For a while after the Big Bang the Universe had almost no structure.  The Universe was a void filled with sparse amounts of Hydrogen, Helium (formed by early fusing of Hydrogen under high pressure), dark matter, and dark energy.  Then, as the Universe cooled, dark matter clumped together.  Gravity attracted gases and more dark matter to add to the clump.  A proto-galaxy had formed.  Within a proto-galaxy, pressurized gases formed the first stars.  It is believed that these stars had no metal content.  As the Universe continued to expand more galaxies formed, the very galaxies we look at today were created.  Developing proto-galaxies have been seen through telescopes about 13.2 billion light years away, making the age of the Universe there about 500 million years.

Sunday, March 9, 2008

Geometry of the Universe

There are three possibilities describing the Universe's geometry. If the constant curvature (how much the average curve of a shape is) of the Universe is zero, the Universe is flat. In simpler terms, you could go indefinitely in one direction, you would never return to where you were. If the curvature is more than zero, the surface of the universe is a finite sphere. If it is less than zero, the surface of the Universe is hyperbolic (or a place where more than one line can be drawn through a point that is parallel to a given line). These three theories of the shape of the Universe describe the three types of geometry: Euclidian, Spherical, and Hyperbolic.  Knowing the Universe's geometry is critical for finding out when, how, or if the Universe is going to end.   

The Big Rip

The Big Rip is yet another theory describing the possible fate of the Universe.  In this theory, the expansion of the Universe reaches infinite speed (due to to balance between Dark Energy and Dark Matter), and everything in it, even atoms, are ripped apart.  According to the theory, 60 million years before the end of the Universe, every galaxy but the Milky Way  would be out of visible range from the Earth.  Right before the end, the galaxy and the solar system (if the solar system still exists) would be gravitationally unbound.  A split second before the end, everything down to atoms would be ripped apart as the expansion speed of the Universe reaches infinity.  If this theory is correct, the Big Rip will happen in approximately 50 billion years.

The Big Crunch

If the amount of Dark Energy in the Universe was reduced to lower than the amount of Dark Matter a phenomena called the Big Crunch will occur.  The Universe would slow down its accelerated expansion and reverse.  Black holes would engulf stars and eventually entire galaxies as everything contracted.  As the shrinking increased in speed, black holes would swallow each other and the universe would end as an almost indefinitely tiny singularity, all matter squeezed into a small speck at the center of a black hole.  A variation of this theory is called the Big Bounce.  It includes the possibility that a Big Crunch would lead to another Big Bang, therefore creating a  second universe.  This theory opens up another important question.  Are we the first, five hundredth, or the one trillionth universe?  This question is explored in another article.

The Big Freeze

Of all the Ultimate fates of the Universe the Big Freeze is the most supported.
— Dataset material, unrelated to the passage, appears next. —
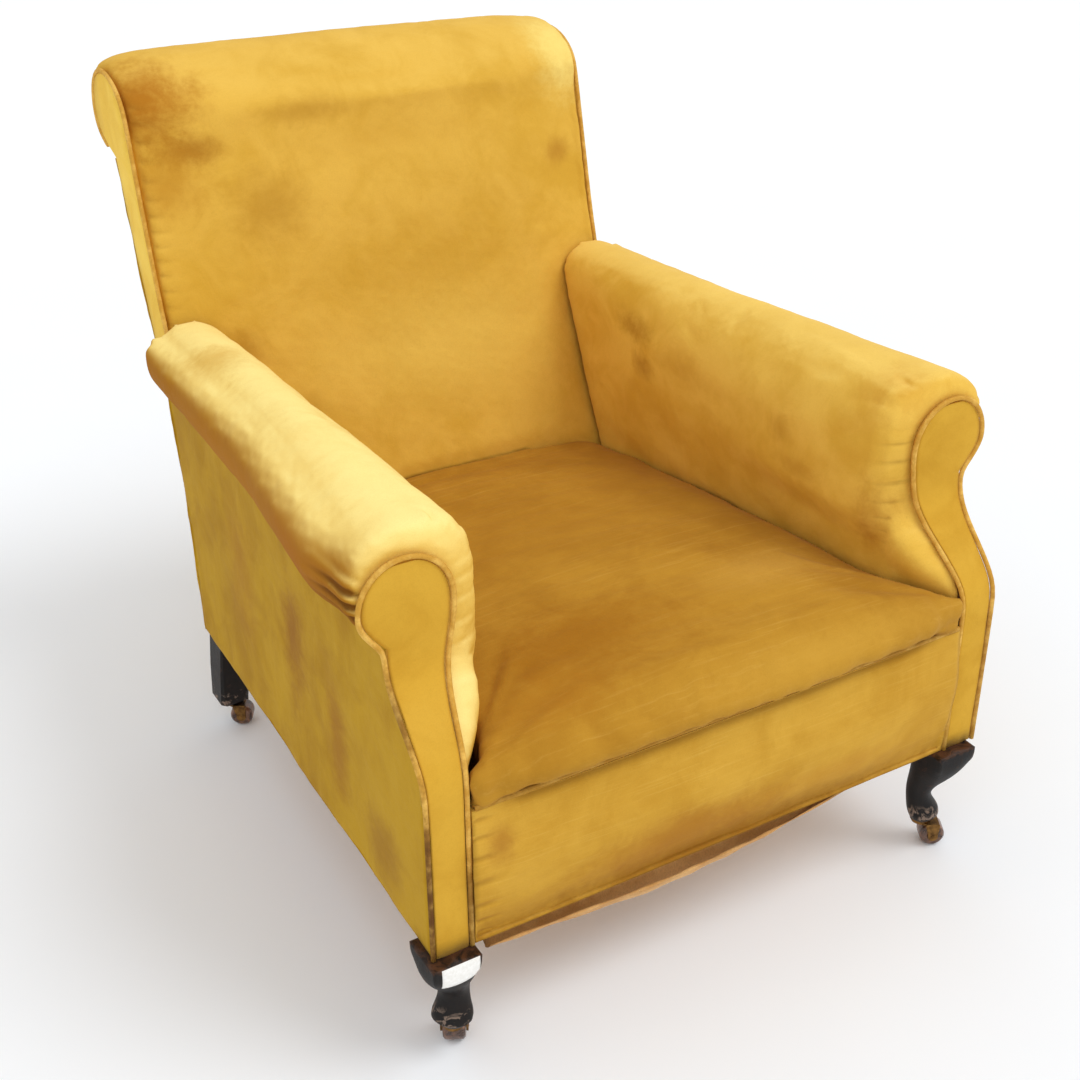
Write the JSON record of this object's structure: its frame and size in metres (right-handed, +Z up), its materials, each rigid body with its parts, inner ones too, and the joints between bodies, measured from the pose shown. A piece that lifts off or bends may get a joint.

This theory proposes that the Universe reaches a temperature too cold to sustain life. This would happen because as the Universe expands, the Cosmic Background Radiation (formed immediately after the Big Bang) would fade away completely causing the temperature of the Universe to drop. Once a star dies its gases used to create another star wouldn't group together and begin fusion because extreme cold means no moving particles. The Universe's temperature would reach absolute zero (-459.67 Fahrenheit) and stay that way forever.